▸ **The task**
Copy all of the records below verbatim.

Stored dataset items

## Start

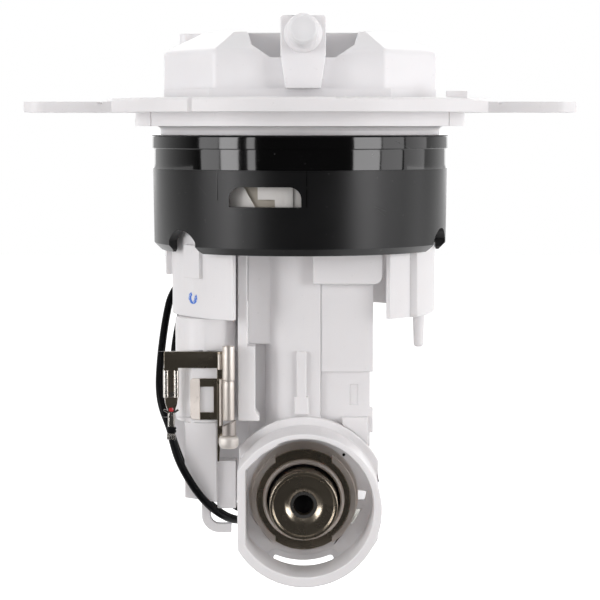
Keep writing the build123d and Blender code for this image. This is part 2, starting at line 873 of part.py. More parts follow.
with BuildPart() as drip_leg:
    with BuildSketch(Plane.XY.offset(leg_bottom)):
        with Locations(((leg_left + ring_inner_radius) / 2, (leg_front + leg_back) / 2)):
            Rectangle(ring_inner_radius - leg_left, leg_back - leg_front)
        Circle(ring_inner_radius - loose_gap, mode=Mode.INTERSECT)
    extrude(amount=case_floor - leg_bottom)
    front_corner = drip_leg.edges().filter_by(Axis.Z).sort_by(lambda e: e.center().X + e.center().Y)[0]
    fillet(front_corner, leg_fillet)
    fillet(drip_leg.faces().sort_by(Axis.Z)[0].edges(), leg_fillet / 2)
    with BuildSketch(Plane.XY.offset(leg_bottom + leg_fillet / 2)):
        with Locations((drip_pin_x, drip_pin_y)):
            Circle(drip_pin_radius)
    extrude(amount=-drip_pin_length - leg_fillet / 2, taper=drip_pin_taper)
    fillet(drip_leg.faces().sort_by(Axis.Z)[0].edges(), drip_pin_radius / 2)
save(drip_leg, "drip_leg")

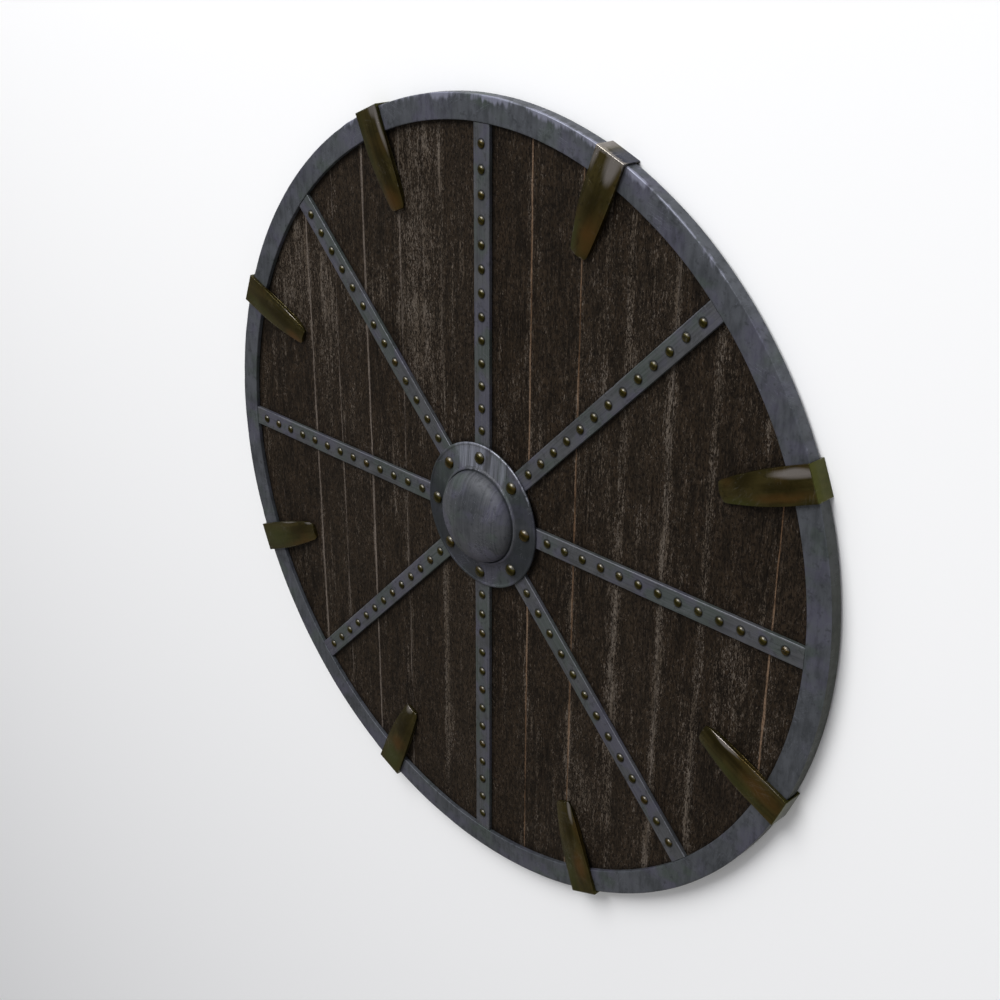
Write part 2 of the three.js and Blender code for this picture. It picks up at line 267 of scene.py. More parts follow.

## End

▸ **Written solution**
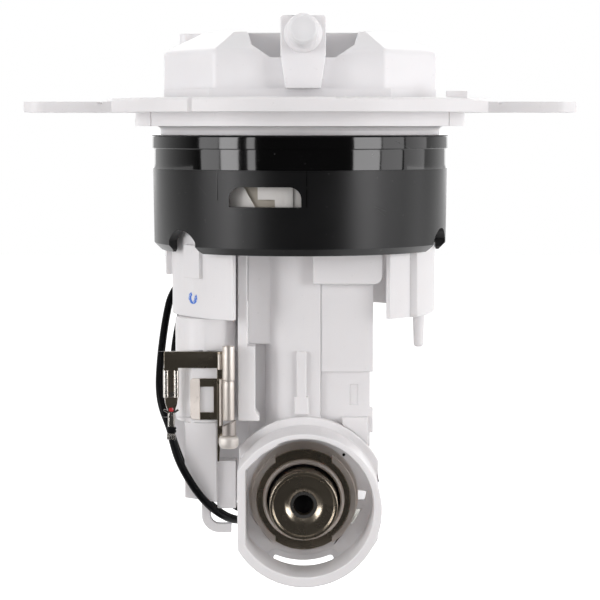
Keep writing the build123d and Blender code for this image. This is part 2, starting at line 873 of part.py. More parts follow.
with BuildPart() as drip_leg:
    with BuildSketch(Plane.XY.offset(leg_bottom)):
        with Locations(((leg_left + ring_inner_radius) / 2, (leg_front + leg_back) / 2)):
            Rectangle(ring_inner_radius - leg_left, leg_back - leg_front)
        Circle(ring_inner_radius - loose_gap, mode=Mode.INTERSECT)
    extrude(amount=case_floor - leg_bottom)
    front_corner = drip_leg.edges().filter_by(Axis.Z).sort_by(lambda e: e.center().X + e.center().Y)[0]
    fillet(front_corner, leg_fillet)
    fillet(drip_leg.faces().sort_by(Axis.Z)[0].edges(), leg_fillet / 2)
    with BuildSketch(Plane.XY.offset(leg_bottom + leg_fillet / 2)):
        with Locations((drip_pin_x, drip_pin_y)):
            Circle(drip_pin_radius)
    extrude(amount=-drip_pin_length - leg_fillet / 2, taper=drip_pin_taper)
    fillet(drip_leg.faces().sort_by(Axis.Z)[0].edges(), drip_pin_radius / 2)
save(drip_leg, "drip_leg")

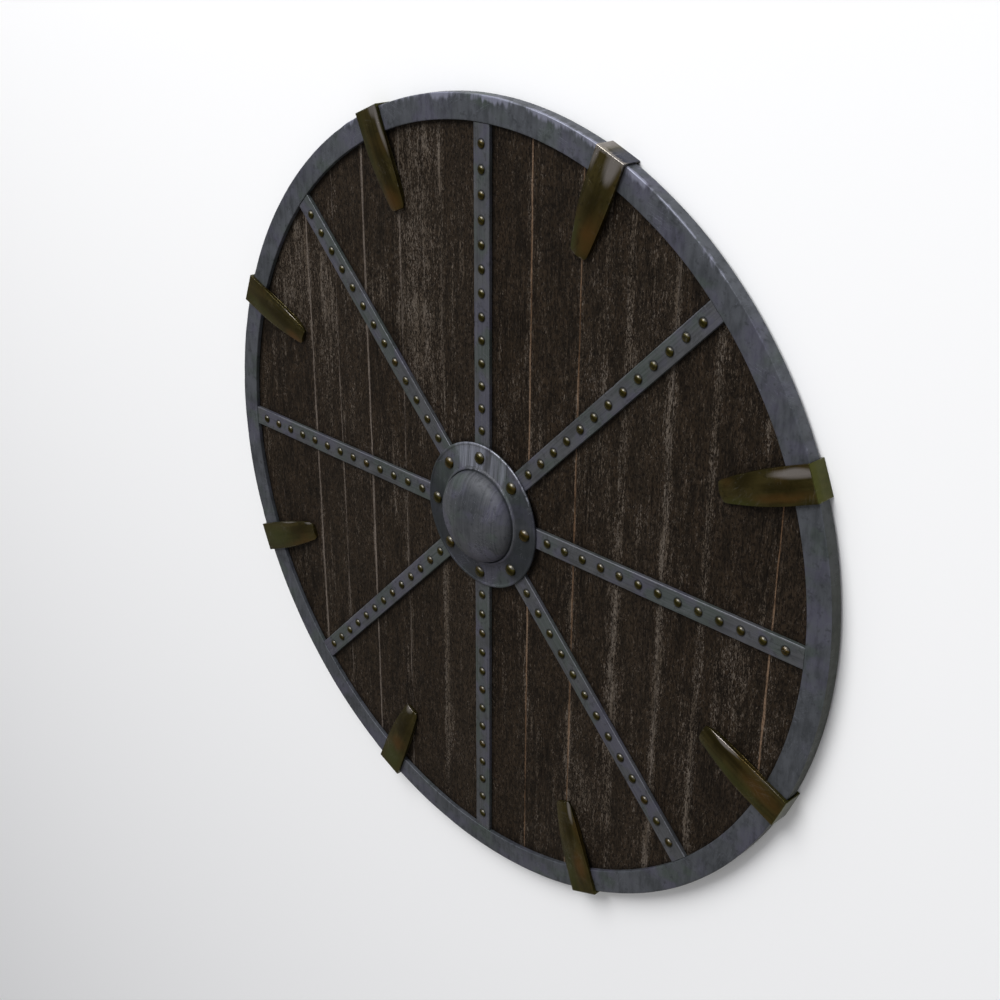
Write part 2 of the three.js and Blender code for this picture. It picks up at line 267 of scene.py. More parts follow.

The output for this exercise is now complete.